— begin —

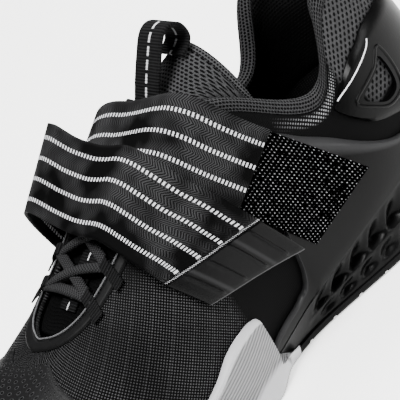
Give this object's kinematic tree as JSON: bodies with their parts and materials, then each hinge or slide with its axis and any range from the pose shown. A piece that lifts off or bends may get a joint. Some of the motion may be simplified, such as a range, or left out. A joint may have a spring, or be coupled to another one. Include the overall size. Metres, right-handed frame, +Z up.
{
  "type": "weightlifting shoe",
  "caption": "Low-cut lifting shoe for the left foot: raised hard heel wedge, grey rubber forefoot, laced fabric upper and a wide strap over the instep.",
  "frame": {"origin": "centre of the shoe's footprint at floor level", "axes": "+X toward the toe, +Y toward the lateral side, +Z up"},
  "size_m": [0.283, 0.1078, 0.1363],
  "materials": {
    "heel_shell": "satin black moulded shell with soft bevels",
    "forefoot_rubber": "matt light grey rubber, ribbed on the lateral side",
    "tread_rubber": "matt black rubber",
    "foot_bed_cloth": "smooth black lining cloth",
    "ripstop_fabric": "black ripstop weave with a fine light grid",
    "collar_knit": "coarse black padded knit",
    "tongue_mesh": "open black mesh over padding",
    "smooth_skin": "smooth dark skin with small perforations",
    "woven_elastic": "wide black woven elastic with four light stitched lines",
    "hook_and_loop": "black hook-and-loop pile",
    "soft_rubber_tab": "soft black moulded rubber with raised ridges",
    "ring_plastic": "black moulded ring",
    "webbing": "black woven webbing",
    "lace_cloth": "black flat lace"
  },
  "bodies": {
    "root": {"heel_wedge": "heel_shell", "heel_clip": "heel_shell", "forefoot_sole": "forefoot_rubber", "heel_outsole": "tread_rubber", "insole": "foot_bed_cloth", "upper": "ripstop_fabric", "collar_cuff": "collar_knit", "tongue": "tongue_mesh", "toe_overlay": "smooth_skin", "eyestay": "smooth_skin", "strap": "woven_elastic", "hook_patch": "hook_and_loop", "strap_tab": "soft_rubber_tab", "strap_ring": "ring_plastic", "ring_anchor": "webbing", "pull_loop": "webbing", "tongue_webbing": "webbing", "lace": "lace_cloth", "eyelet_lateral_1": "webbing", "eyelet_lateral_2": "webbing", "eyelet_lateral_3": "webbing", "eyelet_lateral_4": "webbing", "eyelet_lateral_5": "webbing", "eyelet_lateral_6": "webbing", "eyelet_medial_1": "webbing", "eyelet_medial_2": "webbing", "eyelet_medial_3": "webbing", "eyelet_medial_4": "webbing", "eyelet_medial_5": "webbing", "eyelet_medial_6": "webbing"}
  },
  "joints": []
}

— end —

What to produce.
Track down every line of the material containing the string "frame", and copy it.

Correct result.
Give this object's kinematic tree as JSON: bodies with their parts and materials, then each hinge or slide with its axis and any range from the pose shown. A piece that lifts off or bends may get a joint. Some of the motion may be simplified, such as a range, or left out. A joint may have a spring, or be coupled to another one. Include the overall size. Metres, right-handed frame, +Z up.
  "frame": {"origin": "centre of the shoe's footprint at floor level", "axes": "+X toward the toe, +Y toward the lateral side, +Z up"},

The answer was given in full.